Karena pada prinsipnya kehidupan kemanusiaan dan kecintaan kebudayaan nasional
idealnya diwujudkan dalam proses pendidikan (Ki Hajad Dewantara). Namun, wajah
pendidikan dewasa ini sangat buram sehingga memerlukan nutrisi serta vitamin
untuk bangkit kembali dalam menata kehidupan bangsa dan Negara yang berbudaya
tanpa adanya intervensi budaya-budaya asing.
Oleh
karena itu, pendidikan harus menjadi titik balik kebangkitan bangsa Indonesia
sebagai bangsa yang majemuk dengan berbagai macam etnis, budaya, bahasa, agama,
serta adat istiadat.
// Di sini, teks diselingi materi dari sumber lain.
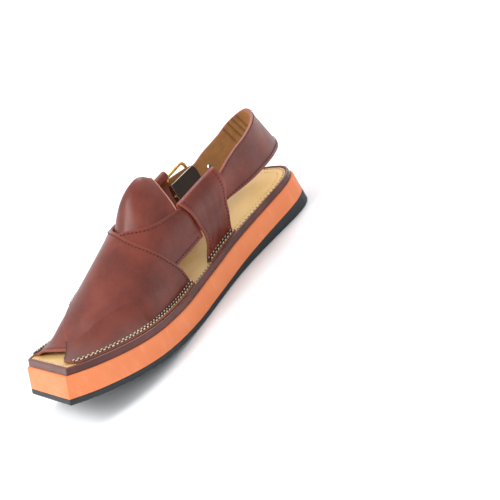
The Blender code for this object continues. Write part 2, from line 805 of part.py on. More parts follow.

Kemerdekaan masing-masing orang dalam mendapatkan
pendidikan harus diberikan secara penuh selama tidak menentang kemerdekaan
orang lain serta melanggar norma-norma yang berlaku dalam kehidupan sosial.
Karena pada hakekatnya manusia merupakan makhluk pembelajar, belajar melalui
diri sendiri serta lingkungan sekitar. Ki Hajar Dewantara mengungkapkan manusia
pembelajar adalah manusia yang dapat membahagiakan diri, membahagiakan bangsa,
dan membahagiakan sesama manusia. Sehingga konsekuensi logisnya adalah
terwujudnya bangsa yang berkarakter dan berbudaya.